━━ INFORMATION SHOWN

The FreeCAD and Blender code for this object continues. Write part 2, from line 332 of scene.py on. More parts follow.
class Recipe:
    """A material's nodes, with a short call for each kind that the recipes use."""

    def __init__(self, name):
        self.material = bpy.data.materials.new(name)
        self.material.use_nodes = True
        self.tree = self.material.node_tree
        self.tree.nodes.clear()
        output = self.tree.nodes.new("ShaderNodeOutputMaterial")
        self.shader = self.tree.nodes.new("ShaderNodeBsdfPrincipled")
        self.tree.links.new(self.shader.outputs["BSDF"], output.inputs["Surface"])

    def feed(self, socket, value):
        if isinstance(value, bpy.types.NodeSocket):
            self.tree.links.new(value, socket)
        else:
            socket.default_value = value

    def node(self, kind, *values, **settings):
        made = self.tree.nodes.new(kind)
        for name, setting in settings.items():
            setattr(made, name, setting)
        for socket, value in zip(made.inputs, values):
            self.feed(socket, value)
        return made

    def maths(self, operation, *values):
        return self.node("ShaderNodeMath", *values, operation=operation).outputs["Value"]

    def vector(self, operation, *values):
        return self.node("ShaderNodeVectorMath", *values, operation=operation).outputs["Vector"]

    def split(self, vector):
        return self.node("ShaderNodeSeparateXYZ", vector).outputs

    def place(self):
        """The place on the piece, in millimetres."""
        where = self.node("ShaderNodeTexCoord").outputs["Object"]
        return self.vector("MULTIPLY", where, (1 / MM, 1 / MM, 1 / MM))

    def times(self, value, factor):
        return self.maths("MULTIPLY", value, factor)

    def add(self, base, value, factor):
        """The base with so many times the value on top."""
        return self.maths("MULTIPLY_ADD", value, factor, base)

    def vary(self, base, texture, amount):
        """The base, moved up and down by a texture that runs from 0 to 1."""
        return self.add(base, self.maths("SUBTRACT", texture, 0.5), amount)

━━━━
━━ INFORMATION SHOWN

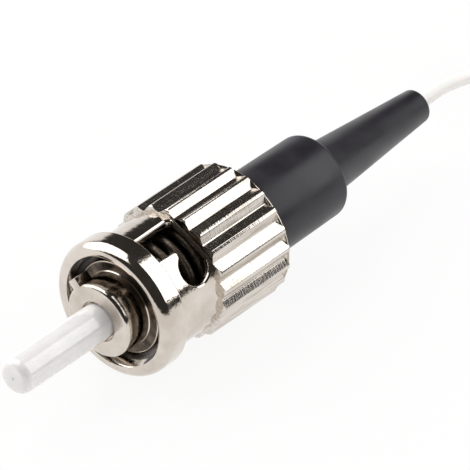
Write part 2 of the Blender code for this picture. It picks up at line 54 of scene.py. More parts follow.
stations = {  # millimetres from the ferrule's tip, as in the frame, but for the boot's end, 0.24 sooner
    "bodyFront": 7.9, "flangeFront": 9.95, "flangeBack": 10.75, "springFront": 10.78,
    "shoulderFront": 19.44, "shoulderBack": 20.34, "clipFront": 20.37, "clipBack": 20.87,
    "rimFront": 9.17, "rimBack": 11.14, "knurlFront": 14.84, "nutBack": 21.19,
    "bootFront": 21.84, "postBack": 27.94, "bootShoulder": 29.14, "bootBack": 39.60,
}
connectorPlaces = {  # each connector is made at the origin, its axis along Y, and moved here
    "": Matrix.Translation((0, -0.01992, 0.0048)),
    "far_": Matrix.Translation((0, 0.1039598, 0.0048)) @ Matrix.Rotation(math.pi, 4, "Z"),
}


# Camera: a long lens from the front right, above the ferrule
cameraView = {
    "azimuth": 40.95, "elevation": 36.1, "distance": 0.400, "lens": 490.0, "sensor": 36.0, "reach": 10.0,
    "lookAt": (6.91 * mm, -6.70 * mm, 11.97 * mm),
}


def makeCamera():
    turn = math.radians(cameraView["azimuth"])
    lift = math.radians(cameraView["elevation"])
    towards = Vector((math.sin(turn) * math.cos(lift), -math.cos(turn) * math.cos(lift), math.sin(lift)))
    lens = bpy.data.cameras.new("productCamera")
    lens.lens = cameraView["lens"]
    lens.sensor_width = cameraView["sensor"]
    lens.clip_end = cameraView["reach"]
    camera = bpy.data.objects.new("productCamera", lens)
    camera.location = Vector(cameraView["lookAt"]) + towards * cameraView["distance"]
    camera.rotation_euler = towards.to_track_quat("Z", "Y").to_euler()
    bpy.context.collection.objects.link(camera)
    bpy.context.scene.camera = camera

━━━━
━━ INFORMATION SHOWN

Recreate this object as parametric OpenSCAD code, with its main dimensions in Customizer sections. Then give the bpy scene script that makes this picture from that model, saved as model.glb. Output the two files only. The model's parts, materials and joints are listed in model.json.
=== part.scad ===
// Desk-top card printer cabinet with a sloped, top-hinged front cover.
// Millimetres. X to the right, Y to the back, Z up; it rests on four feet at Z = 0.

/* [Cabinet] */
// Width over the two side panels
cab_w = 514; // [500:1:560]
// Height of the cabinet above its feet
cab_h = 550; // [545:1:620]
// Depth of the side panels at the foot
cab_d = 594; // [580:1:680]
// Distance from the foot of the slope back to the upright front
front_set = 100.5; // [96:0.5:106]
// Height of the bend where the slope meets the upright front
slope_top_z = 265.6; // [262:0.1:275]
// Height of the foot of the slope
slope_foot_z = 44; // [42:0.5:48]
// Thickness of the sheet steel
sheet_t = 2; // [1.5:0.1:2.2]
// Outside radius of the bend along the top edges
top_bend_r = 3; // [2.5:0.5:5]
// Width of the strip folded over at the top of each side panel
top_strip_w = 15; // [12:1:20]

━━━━

→ PROMPT: Among the records above, extract exactly the lines from the line with "Recreate this object" to the line with "feet at Z = 0.", both lines included, and leave out the rest.

→ OUTPUT BELOW:
Recreate this object as parametric OpenSCAD code, with its main dimensions in Customizer sections. Then give the bpy scene script that makes this picture from that model, saved as model.glb. Output the two files only. The model's parts, materials and joints are listed in model.json.
=== part.scad ===
// Desk-top card printer cabinet with a sloped, top-hinged front cover.
// Millimetres. X to the right, Y to the back, Z up; it rests on four feet at Z = 0.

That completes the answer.